Oops, you forgot the divide signs for several terms on the left ...

 

[nil1996]

That is wonderful!

My textbook says """ Resistance RL represents load to which divider is connected and RL is considered to be large enough so that it does not load the divider network.


For a 4-bit resistive ladder,

V_A={V₀/R₀+V₁/(R₀/2)+V₂/(R₀/4)+V₃/(R₀/8)}/{1/R₀+1/(R₀/2)+1/(R₀/4)+1/(R₀/8)} """

 

[nil1996]

so does RL>>R0 affects the equation?

 

[rude man]

so does RL>>R0 affects the equation?

If RL >> R0 then RL drops out, approximately.
So then, compute VA for RL >> R0 ...

I have the answer if you want to check yours ...

PS R0 drops out too ... which is obvious if you look at your given solution.

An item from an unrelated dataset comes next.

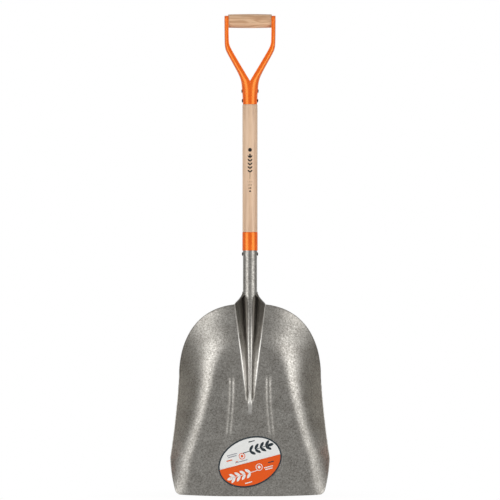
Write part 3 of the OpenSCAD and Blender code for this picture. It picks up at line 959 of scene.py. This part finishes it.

Multiply numerator and denominator by R0.

 

[nil1996]

Can you explain me how RL drops out?
And what does it mean by ""RL is considered to be large enough so that it does not load the divider network.""

 

[rude man]

Can you explain me how RL drops out?
And what does it mean by ""RL is considered to be large enough so that it does not load the divider network.""

Solve the equation in your post #9 for VA. Then let RL >> R0.
That will answer both your questions.

(The divider network is R0, R0/2, R0/4 and R0/8.)

 

[nil1996]

solving that i get
(8V3+4V2+2V1+V0)/15=VA

 

[nil1996]

thanks a lot!
I got it.:thumbs:
(My textbook should have stated that it is appox.)

 

[rude man]

thanks a lot!
I got it.:thumbs:

(My textbook should have stated that it is appox.)

Good work!
Yes, it should have.
A finite R_L reduces the output voltage by a constant: R₀/(15R₀ + R_L) instead of just 1/15.

The idea here is that in a real application there will be some finite value of R_L; this computation shows that it should be >> R₀ or the output voltage will be a function of R_L which makes the d/a converter inaccurate since R_L is usually not constant.